- [Instructions to follow]
Transcribe only part of the material below: the lines from the one containing "Write part 2" through the one containing "return near + (far - near) * (turn - low)", inclusive, exactly as written.

Saved data entries
>> START

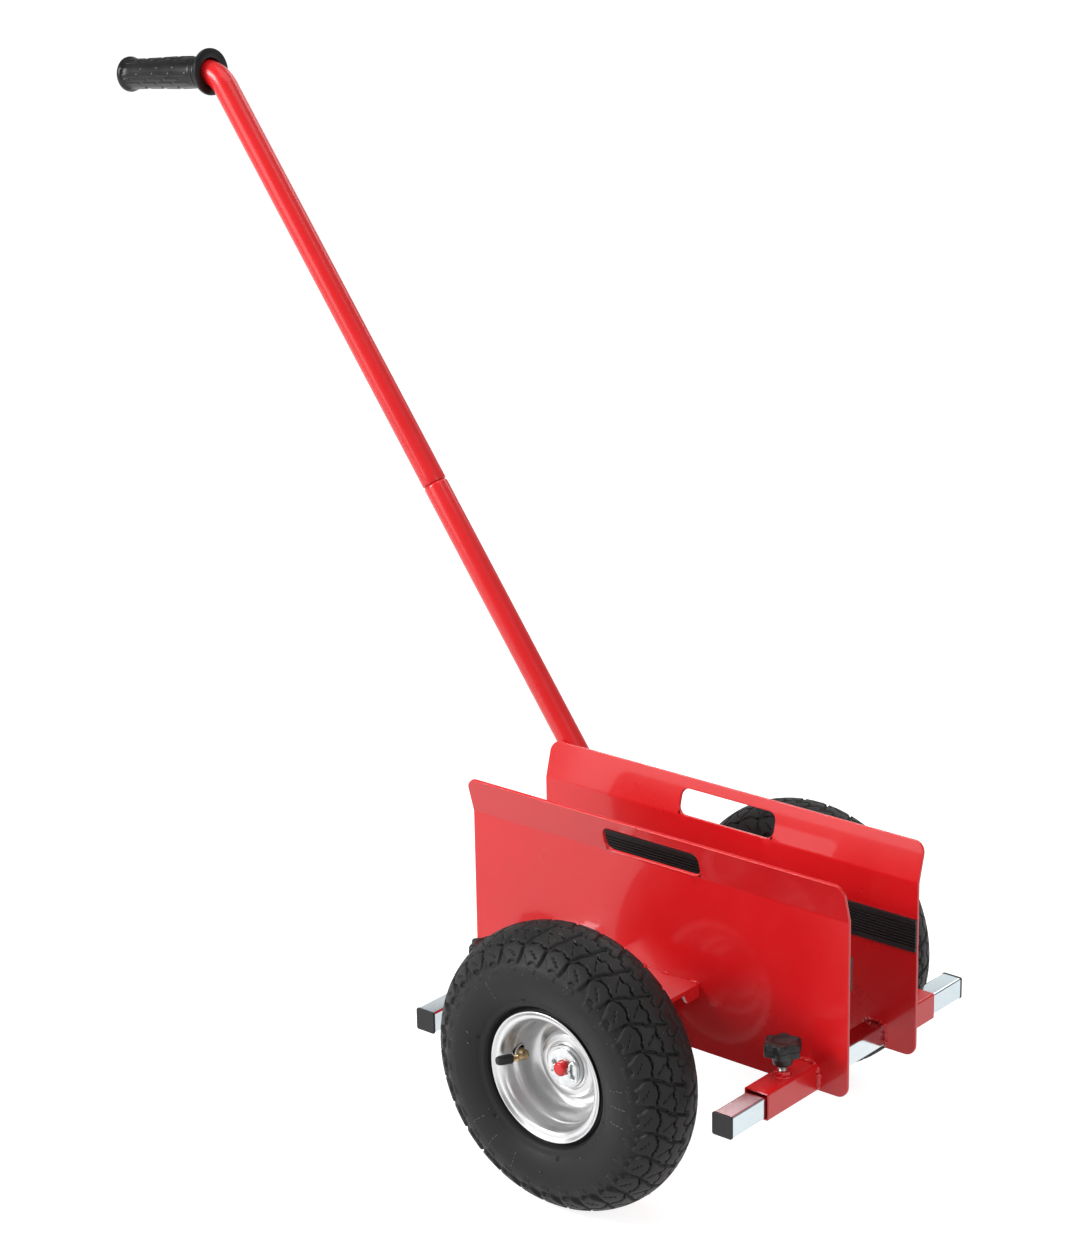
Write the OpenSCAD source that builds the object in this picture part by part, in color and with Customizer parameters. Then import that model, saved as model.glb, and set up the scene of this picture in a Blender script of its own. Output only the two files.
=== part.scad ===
// Two-wheeled hand truck for carrying panels, doors and boards on edge.
// Two bent side plates stand on pneumatic wheels and are clamped along two square cross bars,
// so the bay between them opens or closes to suit the panel. A two-part steering handle
// stands in a socket on the outside of one plate.
//
// Millimetres. +X is the front, +Y the side that carries the handle, +Z up.
// The origin is on the floor, halfway between the wheels and under their axles.
// Side pieces are drawn for the +Y (far) side; the near side is their mirror image.

/* [Wheels] */
// Outer diameter of the tyres
wheel_d = 260; // [200:1:320]
// Greatest width of a tyre
tyre_w = 85; // [60:1:100]
// Distance between the centre planes of the two wheels
track = 352; // [330:1:460]
// Radius of the rim's outer lip
rim_r = 60; // [54:0.5:66]
// Width of the rim over its lips
rim_w = 61; // [50:1:66]
// Thickness of the rim's steel sheet
rim_t = 2; // [1.5:0.1:2.6]
// Thickness of the tyre's side wall
tyre_wall = 6; // [4:0.5:8]
// Thickness of rubber under the tread
tyre_crown = 8; // [6:0.5:12]
// Wall of the inner tube
tube_wall = 1.8; // [1.2:0.1:3]
// Outer diameter of the hub tube
hub_d = 38; // [34:1:44]
// Length of the hub tube
hub_len = 50; // [40:1:60]
// How far the hub reaches outboard of the wheel's centre plane
hub_out = 3; // [0:0.5:8]
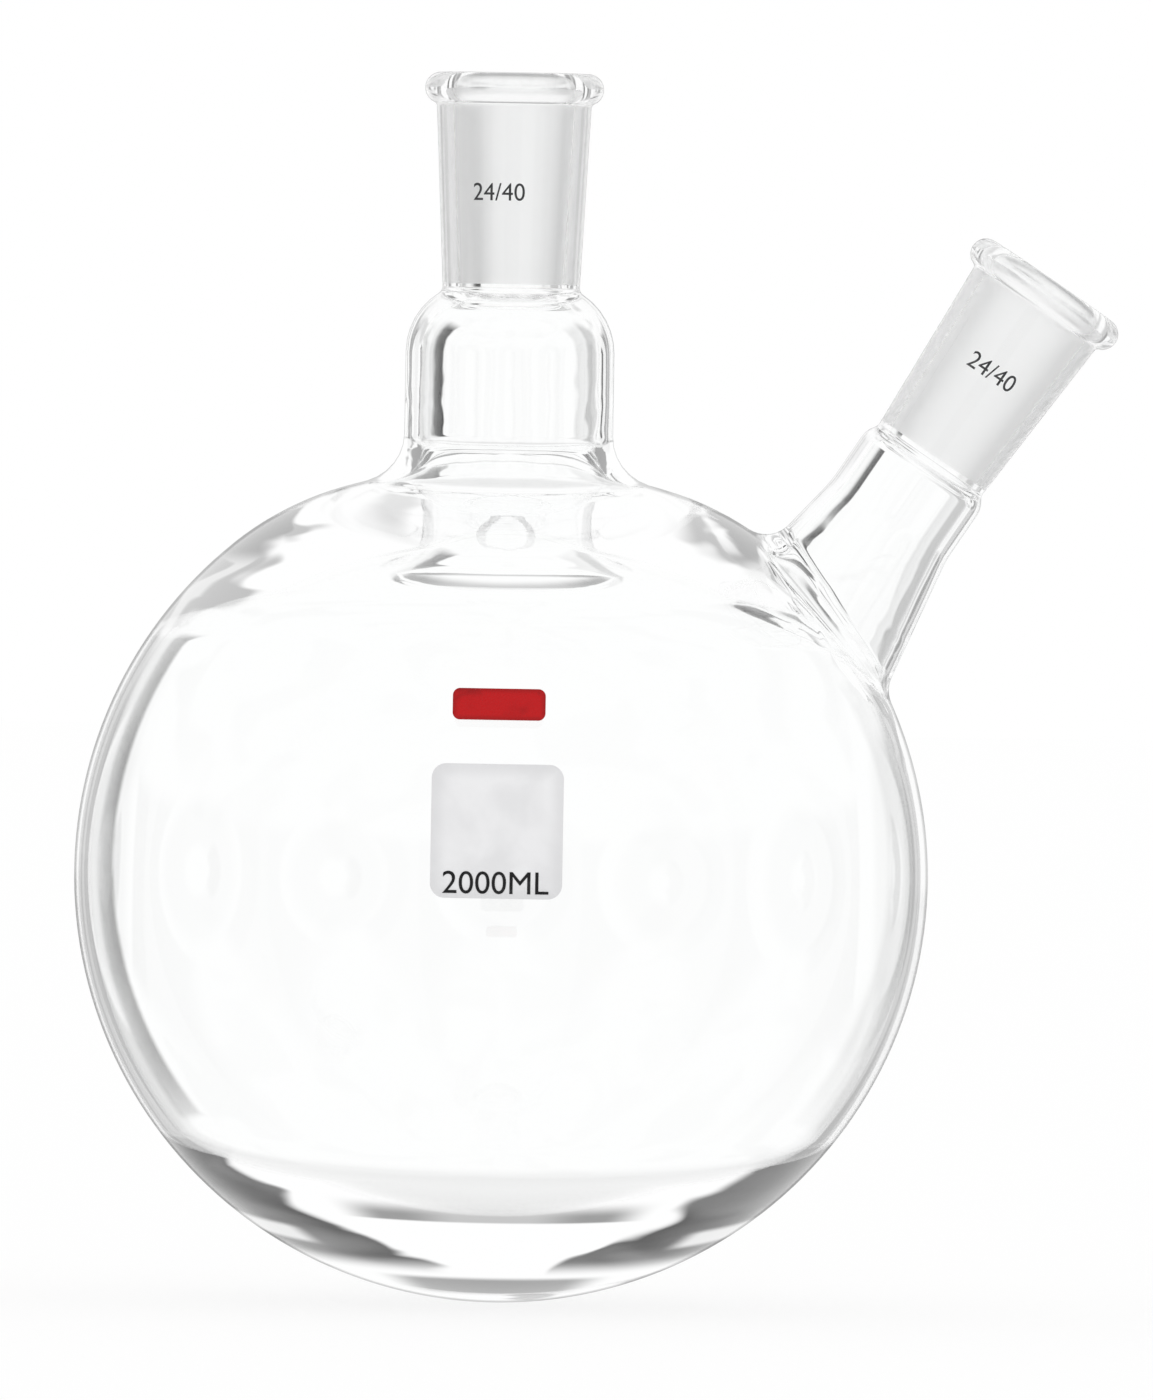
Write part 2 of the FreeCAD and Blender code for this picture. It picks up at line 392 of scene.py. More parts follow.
def side_place(point):
    """A point seen along the side neck's axis: its offset across the axis, and its height."""
    gap = point - side_foot
    return Vector((gap.dot(side_across), gap.dot(side_back))), gap.dot(side_up)


def ring_radius(ring, flat):
    """How wide a seal's ring is in the direction of a point seen along the axis."""
    turn = math.atan2(flat.y, flat.x) / math.tau * columns
    low = math.floor(turn)
    near = side_place(vertices[ring[low % columns]])[0].length
    far = side_place(vertices[ring[(low + 1) % columns]])[0].length
    return near + (far - near) * (turn - low)


def pierced(rings, ring):
    """Stitches a skin of the bulb, left open round a seal, and closes it up to the seal."""
    inside = set()
    for row in rings:
        for spot in row:
            flat, height = side_place(vertices[spot])
            if height > 0 and flat.length < ring_radius(ring, flat) + seal_margin:
                inside.add(spot)
    border = {}
    for first, second in zip(rings, rings[1:]):
        size = max(len(first), len(second))
        for column in range(size):
            following = (column + 1) % size
            corners = [first[column % len(first)], second[column % len(second)]]
            if len(second) > 1:
                corners.append(second[following])
            if len(first) > 1:
                corners.append(first[following])
            if not inside.intersection(corners):
                pane(corners)
                continue
            for start, end in zip(corners, corners[1:] + corners[:1]):
                edge = (min(start, end), max(start, end))
                border[edge] = border.get(edge, 0) + 1
    loop = [edge for edge, count in border.items() if count == 1]
    spots = sorted({spot for edge in loop for spot in edge}) + list(ring)
    order = {spot: place for place, spot in enumerate(spots)}
    edges = [(order[start], order[end]) for start, end in loop]
    edges += [(order[ring[column]], order[ring[(column + 1) % columns]]) for column in range(columns)]
    flats = [side_place(vertices[spot])[0] for spot in spots]
    result = geometry.delaunay_2d_cdt(flats, edges, [], 1, hair)
    for face in result[2]:
        corners = [spots[result[3][corner][0]] for corner in face]
        centre = sum((side_place(vertices[corner])[0] for corner in corners), Vector((0, 0))) / 3
        if centre.length > ring_radius(ring, centre):
            pane(corners)


def turned(section):
    """The rings of a section turned about the upright axis; a spot on the axis is a pole."""
    rings = []
    for place, facing, ground in section.spots:
        ring = []
        for column in range(1 if place.x < hair else columns):
            angle = math.tau * column / columns
            turn = Vector((math.sin(angle), math.cos(angle)))
            where = Vector((turn.x * place.x, turn.y * place.x, place.y))
            ring.append(keep(where, Vector((turn.x * facing.x, turn.y * facing.x, facing.y))))
        rings.append(ring)
    return rings


body_rings = turned(body)
pierced(body_rings[:outer_rows], side_rings[0])
pierced(body_rings[inner_rows - 1 :], side_rings[-1])
for row in range(outer_rows - 1, inner_rows - 1):
    stitch(body_rings[row], body_rings[row + 1], body.spots[row][2] and body.spots[row + 1][2])

used = sorted({corner for face in panes for corner in face})
place_of = {spot: number for number, spot in enumerate(used)}
glass_mesh = bpy.data.meshes.new("flask_glass")
glass_mesh.from_pydata(
    [vertices[spot] for spot in used], [], [[place_of[corner] for corner in face] for face in panes]
)
glass_mesh.polygons.foreach_set("use_smooth", [True] * len(panes))
glass_mesh.polygons.foreach_set("material_index", [int(ground) for ground in ground_panes])
glass_mesh.normals_split_custom_set_from_vertices([facings[spot] for spot in used])
glass_mesh.validate()
flask_glass = bpy.data.objects.new("flask_glass", glass_mesh)
bpy.context.collection.objects.link(flask_glass)
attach(flask_glass, "root")
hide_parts("flask")


def new_material(name):
    material = bpy.data.materials.new(name)
    material.use_nodes = True
    return material, material.node_tree, material.node_tree.nodes["Principled BSDF"]


def feed(tree, socket, value):
    """Gives a node's input a plain value or another node's output."""
    if isinstance(value, bpy.types.NodeSocket):
        tree.links.new(value, socket)
    else:
        socket.default_value = value


def worked(tree, operation, *values):
    """The result of a sum on plain values and other nodes' outputs."""
    node = tree.nodes.new("ShaderNodeMath")
    node.operation = operation
    for socket, value in zip(node.inputs, values):
        feed(tree, socket, value)
    return node.outputs[0]


def smooth(tree, value, low, high):
    """Zero below low and one above high, with a soft step between them."""
    node = tree.nodes.new("ShaderNodeMapRange")
    node.interpolation_type = "SMOOTHSTEP"
    feed(tree, node.inputs["Value"], value)
    feed(tree, node.inputs["From Min"], low)
    feed(tree, node.inputs["From Max"], high)
    return node.outputs["Result"]


def object_place(tree):
    return tree.nodes.new("ShaderNodeTexCoord").outputs["Object"]


def noise(tree, place, scale, detail, distortion=0.0):
    node = tree.nodes.new("ShaderNodeTexNoise")
    feed(tree, node.inputs["Vector"], place)
    feed(tree, node.inputs["Scale"], scale)
    feed(tree, node.inputs["Detail"], detail)
    feed(tree, node.inputs["Distortion"], distortion)
    return node.outputs["Fac"]


def nearby(tree, place, spot, core, reach):
    """One within the core of a spot of the flask, fading to nothing at its reach."""
    gap = tree.nodes.new("ShaderNodeVectorMath")
    gap.operation = "DISTANCE"
    feed(tree, gap.inputs[0], place)
    feed(tree, gap.inputs[1], spot)
    return worked(tree, "SUBTRACT", 1.0, smooth(tree, gap.outputs["Value"], core, reach))


def raised(tree, height, distance, strength=1.0):
    """A bump whose height runs from nothing to the given distance."""
    node = tree.nodes.new("ShaderNodeBump")
    feed(tree, node.inputs["Height"], height)
    feed(tree, node.inputs["Distance"], distance)
    feed(tree, node.inputs["Strength"], strength)
    return node.outputs["Normal"]


glass_clear = (0.996, 0.999, 0.998, 1)
glass_bending = 1.473
deepest_bounce = 3.5
side_seal_rise = 0.074
centre_seal_rise = 0.162
side_seal = side_foot + side_up * side_seal_rise
centre_seal = Vector((0, 0, centre_seal_rise))
seal_core = 0.016
seal_fade = 0.034
ripple_scale = 70.0
ripple_detail = 1.5
ripple_twist = 0.6
ripple_depth = 0.00028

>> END

- [Solution]
Write part 2 of the FreeCAD and Blender code for this picture. It picks up at line 392 of scene.py. More parts follow.
def side_place(point):
    """A point seen along the side neck's axis: its offset across the axis, and its height."""
    gap = point - side_foot
    return Vector((gap.dot(side_across), gap.dot(side_back))), gap.dot(side_up)


def ring_radius(ring, flat):
    """How wide a seal's ring is in the direction of a point seen along the axis."""
    turn = math.atan2(flat.y, flat.x) / math.tau * columns
    low = math.floor(turn)
    near = side_place(vertices[ring[low % columns]])[0].length
    far = side_place(vertices[ring[(low + 1) % columns]])[0].length
    return near + (far - near) * (turn - low)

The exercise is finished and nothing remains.